:: GOAL ::
Exactly reproduce each line of the listing that follows.

:: SUPPLIED INFORMATION ::
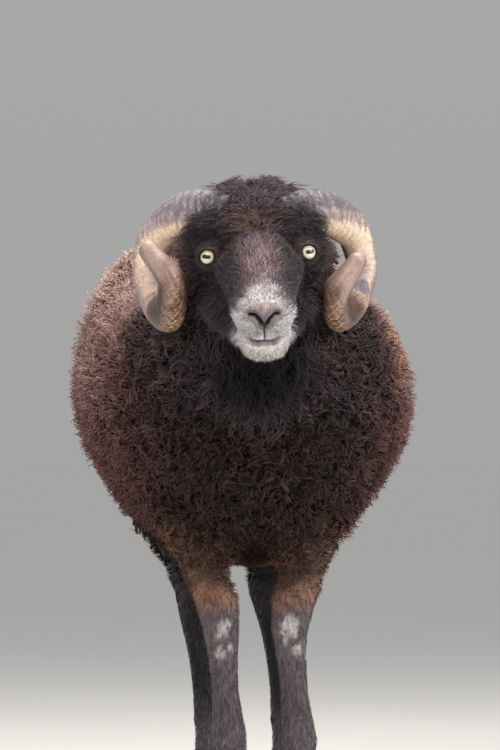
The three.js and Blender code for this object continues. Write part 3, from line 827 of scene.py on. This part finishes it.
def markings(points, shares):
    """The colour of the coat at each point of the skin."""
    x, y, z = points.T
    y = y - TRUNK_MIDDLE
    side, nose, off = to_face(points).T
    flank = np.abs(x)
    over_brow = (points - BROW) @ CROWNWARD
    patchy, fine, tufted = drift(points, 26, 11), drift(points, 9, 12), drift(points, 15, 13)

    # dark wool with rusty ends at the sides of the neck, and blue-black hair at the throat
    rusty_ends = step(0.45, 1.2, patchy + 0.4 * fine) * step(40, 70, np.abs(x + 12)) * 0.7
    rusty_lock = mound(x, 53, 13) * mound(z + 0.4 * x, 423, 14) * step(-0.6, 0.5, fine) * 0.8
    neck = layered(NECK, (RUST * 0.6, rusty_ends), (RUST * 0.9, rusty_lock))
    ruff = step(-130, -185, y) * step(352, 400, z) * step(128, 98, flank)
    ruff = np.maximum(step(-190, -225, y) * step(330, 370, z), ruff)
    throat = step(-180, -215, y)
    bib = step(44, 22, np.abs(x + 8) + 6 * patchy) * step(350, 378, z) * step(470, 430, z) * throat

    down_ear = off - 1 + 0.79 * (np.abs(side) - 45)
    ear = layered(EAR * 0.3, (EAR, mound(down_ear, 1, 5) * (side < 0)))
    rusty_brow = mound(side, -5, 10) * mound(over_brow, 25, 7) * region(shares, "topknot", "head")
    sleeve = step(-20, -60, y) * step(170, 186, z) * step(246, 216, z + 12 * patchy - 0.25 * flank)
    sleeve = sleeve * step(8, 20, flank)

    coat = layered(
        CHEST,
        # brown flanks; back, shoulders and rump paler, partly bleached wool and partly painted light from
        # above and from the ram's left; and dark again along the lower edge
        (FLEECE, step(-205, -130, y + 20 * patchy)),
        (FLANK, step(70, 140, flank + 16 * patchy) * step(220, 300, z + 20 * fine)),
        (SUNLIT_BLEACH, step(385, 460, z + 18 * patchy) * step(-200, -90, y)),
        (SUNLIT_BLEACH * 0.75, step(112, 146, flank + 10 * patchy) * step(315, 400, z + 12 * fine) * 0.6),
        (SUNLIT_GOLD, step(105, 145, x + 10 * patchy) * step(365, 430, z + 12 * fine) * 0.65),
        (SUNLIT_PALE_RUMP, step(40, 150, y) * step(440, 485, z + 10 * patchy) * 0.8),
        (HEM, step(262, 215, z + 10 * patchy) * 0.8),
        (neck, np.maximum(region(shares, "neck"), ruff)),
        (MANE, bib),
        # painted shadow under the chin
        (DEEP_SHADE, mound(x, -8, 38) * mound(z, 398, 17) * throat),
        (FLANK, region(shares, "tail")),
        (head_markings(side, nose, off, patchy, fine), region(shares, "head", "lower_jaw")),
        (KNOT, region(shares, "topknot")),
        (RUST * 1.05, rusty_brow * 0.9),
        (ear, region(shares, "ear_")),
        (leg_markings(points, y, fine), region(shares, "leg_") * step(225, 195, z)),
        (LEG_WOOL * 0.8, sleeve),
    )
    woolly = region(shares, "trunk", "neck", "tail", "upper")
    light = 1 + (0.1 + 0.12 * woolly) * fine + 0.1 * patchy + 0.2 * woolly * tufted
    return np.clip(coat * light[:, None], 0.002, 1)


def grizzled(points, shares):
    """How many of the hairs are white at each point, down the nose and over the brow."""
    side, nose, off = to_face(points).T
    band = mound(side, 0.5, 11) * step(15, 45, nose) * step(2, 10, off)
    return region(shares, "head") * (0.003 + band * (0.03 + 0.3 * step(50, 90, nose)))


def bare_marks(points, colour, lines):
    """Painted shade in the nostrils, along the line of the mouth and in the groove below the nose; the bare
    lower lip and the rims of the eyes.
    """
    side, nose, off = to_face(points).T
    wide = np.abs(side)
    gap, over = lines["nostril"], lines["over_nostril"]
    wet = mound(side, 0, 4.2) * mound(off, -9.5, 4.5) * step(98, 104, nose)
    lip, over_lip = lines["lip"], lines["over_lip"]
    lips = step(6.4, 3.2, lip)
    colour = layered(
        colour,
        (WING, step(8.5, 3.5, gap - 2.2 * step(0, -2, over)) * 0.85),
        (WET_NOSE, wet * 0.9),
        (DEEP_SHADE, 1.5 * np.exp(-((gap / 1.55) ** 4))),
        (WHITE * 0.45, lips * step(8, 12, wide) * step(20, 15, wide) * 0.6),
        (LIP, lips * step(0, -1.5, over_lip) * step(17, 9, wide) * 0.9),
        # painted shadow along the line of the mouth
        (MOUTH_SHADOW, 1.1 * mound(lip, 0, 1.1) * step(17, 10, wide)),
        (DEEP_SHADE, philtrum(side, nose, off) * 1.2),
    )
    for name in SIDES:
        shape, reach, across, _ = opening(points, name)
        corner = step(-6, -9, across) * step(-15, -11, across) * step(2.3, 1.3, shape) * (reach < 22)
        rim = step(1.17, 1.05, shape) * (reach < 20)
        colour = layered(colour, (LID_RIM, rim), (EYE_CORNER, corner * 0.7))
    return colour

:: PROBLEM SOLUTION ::
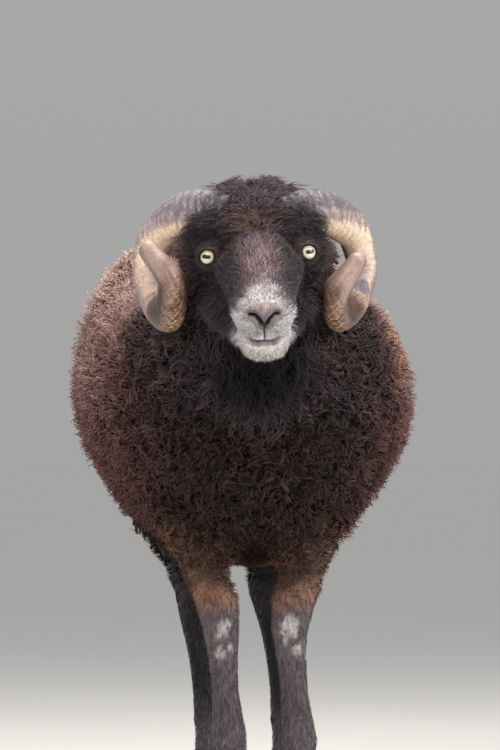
The three.js and Blender code for this object continues. Write part 3, from line 827 of scene.py on. This part finishes it.
def markings(points, shares):
    """The colour of the coat at each point of the skin."""
    x, y, z = points.T
    y = y - TRUNK_MIDDLE
    side, nose, off = to_face(points).T
    flank = np.abs(x)
    over_brow = (points - BROW) @ CROWNWARD
    patchy, fine, tufted = drift(points, 26, 11), drift(points, 9, 12), drift(points, 15, 13)

    # dark wool with rusty ends at the sides of the neck, and blue-black hair at the throat
    rusty_ends = step(0.45, 1.2, patchy + 0.4 * fine) * step(40, 70, np.abs(x + 12)) * 0.7
    rusty_lock = mound(x, 53, 13) * mound(z + 0.4 * x, 423, 14) * step(-0.6, 0.5, fine) * 0.8
    neck = layered(NECK, (RUST * 0.6, rusty_ends), (RUST * 0.9, rusty_lock))
    ruff = step(-130, -185, y) * step(352, 400, z) * step(128, 98, flank)
    ruff = np.maximum(step(-190, -225, y) * step(330, 370, z), ruff)
    throat = step(-180, -215, y)
    bib = step(44, 22, np.abs(x + 8) + 6 * patchy) * step(350, 378, z) * step(470, 430, z) * throat

    down_ear = off - 1 + 0.79 * (np.abs(side) - 45)
    ear = layered(EAR * 0.3, (EAR, mound(down_ear, 1, 5) * (side < 0)))
    rusty_brow = mound(side, -5, 10) * mound(over_brow, 25, 7) * region(shares, "topknot", "head")
    sleeve = step(-20, -60, y) * step(170, 186, z) * step(246, 216, z + 12 * patchy - 0.25 * flank)
    sleeve = sleeve * step(8, 20, flank)

    coat = layered(
        CHEST,
        # brown flanks; back, shoulders and rump paler, partly bleached wool and partly painted light from
        # above and from the ram's left; and dark again along the lower edge
        (FLEECE, step(-205, -130, y + 20 * patchy)),
        (FLANK, step(70, 140, flank + 16 * patchy) * step(220, 300, z + 20 * fine)),
        (SUNLIT_BLEACH, step(385, 460, z + 18 * patchy) * step(-200, -90, y)),
        (SUNLIT_BLEACH * 0.75, step(112, 146, flank + 10 * patchy) * step(315, 400, z + 12 * fine) * 0.6),
        (SUNLIT_GOLD, step(105, 145, x + 10 * patchy) * step(365, 430, z + 12 * fine) * 0.65),
        (SUNLIT_PALE_RUMP, step(40, 150, y) * step(440, 485, z + 10 * patchy) * 0.8),
        (HEM, step(262, 215, z + 10 * patchy) * 0.8),
        (neck, np.maximum(region(shares, "neck"), ruff)),
        (MANE, bib),
        # painted shadow under the chin
        (DEEP_SHADE, mound(x, -8, 38) * mound(z, 398, 17) * throat),
        (FLANK, region(shares, "tail")),
        (head_markings(side, nose, off, patchy, fine), region(shares, "head", "lower_jaw")),
        (KNOT, region(shares, "topknot")),
        (RUST * 1.05, rusty_brow * 0.9),
        (ear, region(shares, "ear_")),
        (leg_markings(points, y, fine), region(shares, "leg_") * step(225, 195, z)),
        (LEG_WOOL * 0.8, sleeve),
    )
    woolly = region(shares, "trunk", "neck", "tail", "upper")
    light = 1 + (0.1 + 0.12 * woolly) * fine + 0.1 * patchy + 0.2 * woolly * tufted
    return np.clip(coat * light[:, None], 0.002, 1)


def grizzled(points, shares):
    """How many of the hairs are white at each point, down the nose and over the brow."""
    side, nose, off = to_face(points).T
    band = mound(side, 0.5, 11) * step(15, 45, nose) * step(2, 10, off)
    return region(shares, "head") * (0.003 + band * (0.03 + 0.3 * step(50, 90, nose)))


def bare_marks(points, colour, lines):
    """Painted shade in the nostrils, along the line of the mouth and in the groove below the nose; the bare
    lower lip and the rims of the eyes.
    """
    side, nose, off = to_face(points).T
    wide = np.abs(side)
    gap, over = lines["nostril"], lines["over_nostril"]
    wet = mound(side, 0, 4.2) * mound(off, -9.5, 4.5) * step(98, 104, nose)
    lip, over_lip = lines["lip"], lines["over_lip"]
    lips = step(6.4, 3.2, lip)
    colour = layered(
        colour,
        (WING, step(8.5, 3.5, gap - 2.2 * step(0, -2, over)) * 0.85),
        (WET_NOSE, wet * 0.9),
        (DEEP_SHADE, 1.5 * np.exp(-((gap / 1.55) ** 4))),
        (WHITE * 0.45, lips * step(8, 12, wide) * step(20, 15, wide) * 0.6),
        (LIP, lips * step(0, -1.5, over_lip) * step(17, 9, wide) * 0.9),
        # painted shadow along the line of the mouth
        (MOUTH_SHADOW, 1.1 * mound(lip, 0, 1.1) * step(17, 10, wide)),
        (DEEP_SHADE, philtrum(side, nose, off) * 1.2),
    )
    for name in SIDES:
        shape, reach, across, _ = opening(points, name)
        corner = step(-6, -9, across) * step(-15, -11, across) * step(2.3, 1.3, shape) * (reach < 22)
        rim = step(1.17, 1.05, shape) * (reach < 20)
        colour = layered(colour, (LID_RIM, rim), (EYE_CORNER, corner * 0.7))
    return colour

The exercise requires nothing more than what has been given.